Definitivamente, eu não seria o que sou se não fosse a literatura.

Está na hora de agradecer a tanta gente que até já combinei com a presidente que não nomearia para não tomar todo tempo da cerimônia, mas faço uma exceção: a Cida, minha mulher,  não conseguiu vir por motivo de saúde, mas quero registrar: obrigado, Cida, por me aguentar, ajudar-me a domar o computador e ainda,  ao menos uma vez por semana,  fazer  a primeira revisão do que escrevo.

Alguns me perguntam  o que significa ser Acadêmico correspondente; respondo que é aquele que precisa corresponder às expectativas de quem fez o convite. Tomara que consiga. Obrigado pelo carinho e pela acolhida.

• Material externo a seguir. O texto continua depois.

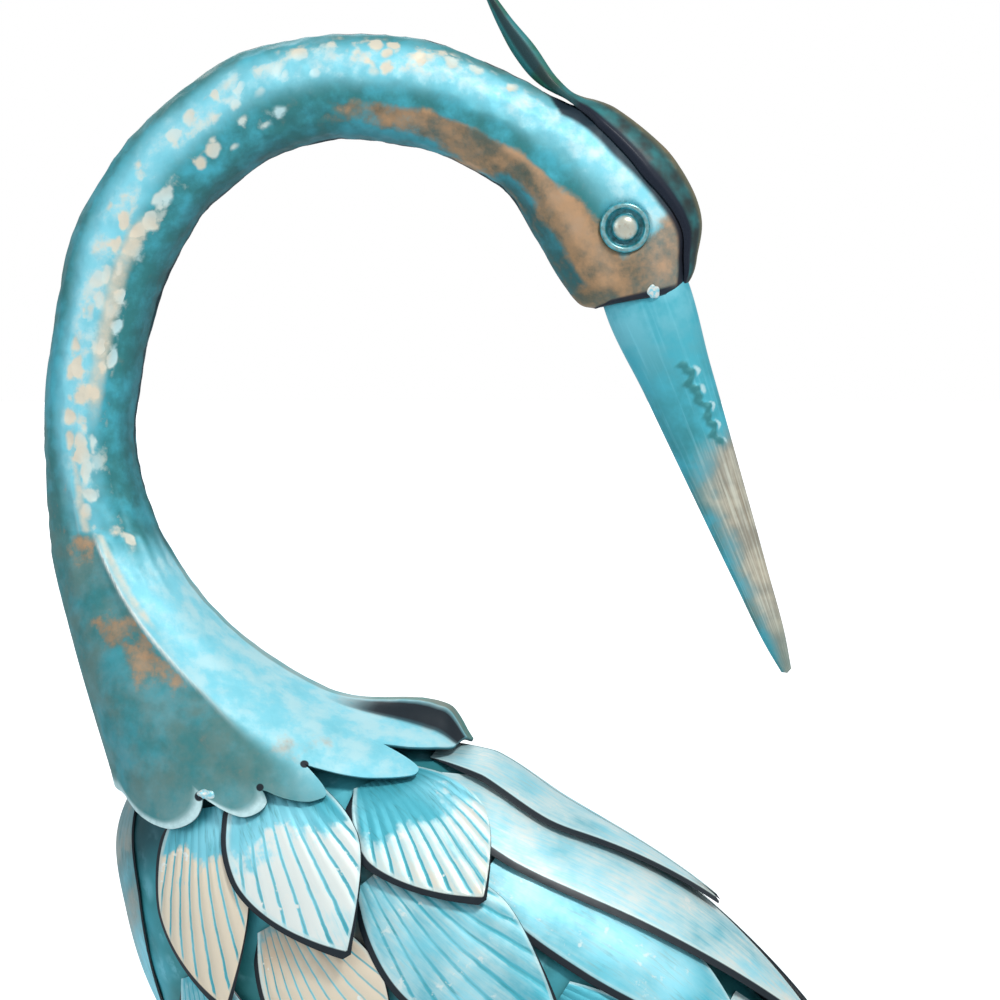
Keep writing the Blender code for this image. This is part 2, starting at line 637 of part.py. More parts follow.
def base():
    """Low oval plate with a chamfered upper edge."""
    turn = np.linspace(0, 2 * np.pi, BASE_SIDES, endpoint=False)[:, None]
    oval = np.concatenate([np.cos(turn) * BASE_LENGTH / 2, np.sin(turn) * BASE_WIDTH / 2, 0 * turn], 1)
    inward = 1 - BASE_CHAMFER * 2 / np.array((BASE_LENGTH, BASE_WIDTH, 1e9))
    bottom = np.array((0, 0, -HIP_HEIGHT))
    rings = [oval + bottom, oval + bottom + (0, 0, BASE_THICKNESS - BASE_CHAMFER),
             oval * inward + bottom + (0, 0, BASE_THICKNESS)]
    return add_object("base", skin("base", rings), "dark_steel", 0.6, 0.5)


def main():
    for thing in list(bpy.data.objects):
        bpy.data.objects.remove(thing, do_unlink=True)
    add_object("body", body_mesh("body"), "teal", 0.5, 0.3)
    head = neck()
    crest()
    bill()
    bpy.context.view_layer.update()
    eye("eye_left", head, -1)
    eye("eye_right", head, 1)
    feathers()
    tail()
    legs(guide("body_cutter", body_mesh("body_cutter", TOUCH)))
    base()
    bpy.context.view_layer.update()


main()
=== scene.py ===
import math

import bpy
import numpy as np
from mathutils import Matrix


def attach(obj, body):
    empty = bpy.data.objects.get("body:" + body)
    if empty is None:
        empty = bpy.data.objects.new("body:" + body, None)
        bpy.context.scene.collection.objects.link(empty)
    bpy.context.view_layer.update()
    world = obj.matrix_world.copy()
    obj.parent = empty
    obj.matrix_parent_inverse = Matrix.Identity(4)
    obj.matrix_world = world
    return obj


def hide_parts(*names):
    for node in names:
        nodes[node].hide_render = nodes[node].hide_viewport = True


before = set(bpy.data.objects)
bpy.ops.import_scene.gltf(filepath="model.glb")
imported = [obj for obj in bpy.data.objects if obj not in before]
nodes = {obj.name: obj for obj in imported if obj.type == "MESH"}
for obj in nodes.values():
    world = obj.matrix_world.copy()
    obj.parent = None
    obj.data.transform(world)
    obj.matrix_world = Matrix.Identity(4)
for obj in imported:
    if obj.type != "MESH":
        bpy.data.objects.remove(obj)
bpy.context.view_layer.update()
print("frame loaded:", len(nodes), "nodes")

# millimetres, measured from the middle of the hips
figure = {
    "hipHeight": 411.6,
    "sheet": 0.8,            # feather sheets
    "lap": 1.45,             # step from one lapped feather to the next
    "sheetGap": 0.8,
    "shinglePitch": 36.0,    # length in which the steepest row rises by two laps
}


# Small helpers: curves, noise and meshes

def hermite(knots, values, s):
    # cubic through the values at the knots, each slope taken from both neighbours
    s = np.clip(np.asarray(s, float), knots[0], knots[-1])
    i = np.clip(np.searchsorted(knots, s, side="right") - 1, 0, len(knots) - 2)
    step = (knots[i + 1] - knots[i])[..., None]
    u = (s - knots[i])[..., None] / step
    slope = np.gradient(values, knots, axis=0)
    rise = (3 * u**2 - 2 * u**3) * (values[i + 1] - values[i]) + values[i]
    return rise + step * ((u**3 - 2 * u**2 + u) * slope[i] + (u**3 - u**2) * slope[i + 1])


def unit(v):
    # the same direction at length 1
    return v / np.maximum(np.linalg.norm(v, axis=-1, keepdims=True), 1e-9)


def smooth(x, low, high):
    # 0 below low, 1 above high, eased between
    t = np.clip((x - low) / (high - low), 0, 1)
    return t * t * (3 - 2 * t)


def scatter(a, b, seed):
    # repeatable random number in 0..1 for each pair of whole numbers
    n = np.sin(a * 127.1 + b * 311.7 + seed * 74.7) * 43758.5453
    return n - np.floor(n)


def softNoise(u, v, seed):
    # random numbers on a square lattice, eased between, in -1..1
    i, j = np.floor(u), np.floor(v)
    x, y = smooth(u - i, 0, 1), smooth(v - j, 0, 1)
    low = scatter(i, j, seed) * (1 - x) + scatter(i + 1, j, seed) * x
    high = scatter(i, j + 1, seed) * (1 - x) + scatter(i + 1, j + 1, seed) * x
    return 2 * (low * (1 - y) + high * y) - 1


def hammered(u, v, wrap, seed):
    # distance to the nearest of a jittered lattice of blows; the lattice closes after wrap rows
    best = np.full(np.broadcast(u, v).shape, 9.0)
    i, j = np.floor(u), np.floor(v)
    for di in (-1, 0, 1):
        for dj in (-1, 0, 1):
            a, b = i + di, j + dj
            x = a + 0.2 + 0.6 * scatter(a, np.mod(b, wrap), seed) - u
            y = b + 0.2 + 0.6 * scatter(a, np.mod(b, wrap), seed + 5) - v
            best = np.minimum(best, np.hypot(x, y))
    return best


def gridNormals(points, closed):
    # cross product of the steps along and round the grid
    along = np.gradient(points, axis=0)
    if closed:
        around = np.roll(points, -1, 1) - np.roll(points, 1, 1)
    else:
        around = np.gradient(points, axis=1)
    return unit(np.cross(around, along))


def gridFaces(rows, columns, closed):
    # quads between neighbouring rows and columns; a closed grid joins its last column to its first
    last = columns if closed else columns - 1
    i, j = np.meshgrid(np.arange(rows - 1), np.arange(last), indexing="ij")
    k = (j + 1) % columns
    corners = (i * columns + j, i * columns + k, (i + 1) * columns + k, (i + 1) * columns + j)
    return np.stack(corners, -1).reshape(-1, 4).tolist()


def putPiece(name, points, faces, replaced, material, attributes=None, uv=None, angle=40):
    # mesh in metres at its place, turned outwards, riding on the root body
    mesh = bpy.data.meshes.new(name)
    placed = (np.asarray(points, float) + (0, 0, figure["hipHeight"])) * 0.001
    first = np.array([f[:3] for f in faces])
    middle = placed.mean(0)
    a, b, c = (placed[first[:, n]] - middle for n in range(3))
    weight = np.array([len(f) - 2 for f in faces])
    if (np.einsum("ij,ij->i", a, np.cross(b, c)) * weight).sum() < 0:
        faces = [f[::-1] for f in faces]
    mesh.from_pydata(placed, [], faces)
    for key, values in (attributes or {}).items():
        layer = mesh.attributes.new(key, "FLOAT", "POINT")
        layer.data.foreach_set("value", np.asarray(values, np.float32).ravel())
    if uv is not None:
        corners = np.zeros(len(mesh.loops), np.int32)
        mesh.loops.foreach_get("vertex_index", corners)
        mesh.uv_layers.new(name="leaf").data.foreach_set("uv", uv[corners].astype(np.float32).ravel())
    mesh.materials.append(material)
    mesh.shade_smooth()
    mesh.set_sharp_from_angle(angle=math.radians(angle))
    piece = bpy.data.objects.new(name, mesh)
    bpy.context.scene.collection.objects.link(piece)
    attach(piece, "root")
    if replaced:
        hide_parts(*replaced)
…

Em tempos em que pessoas ousam dizer que nunca precisaram de um artista, vem-me uma velha canção marinheira cantada para ditar o ritmo dos trabalhos no convés. O estribilho diz: “What shall we do with a drunken sailor/Early in the morning?”  – “O que faremos com um marinheiro bêbedo cedo pela manhã?” –  E a canção segue, listando o que farão.

E nós, o que podemos fazer? Resistir. E o que significa resistir para o artista? Produzir, mostrar, mostrar-se, encantar corações e, pelo encantamento, seduzir mentes, pois mentes seduzidas pela arte não caem bêbadas na manhã de cada dia.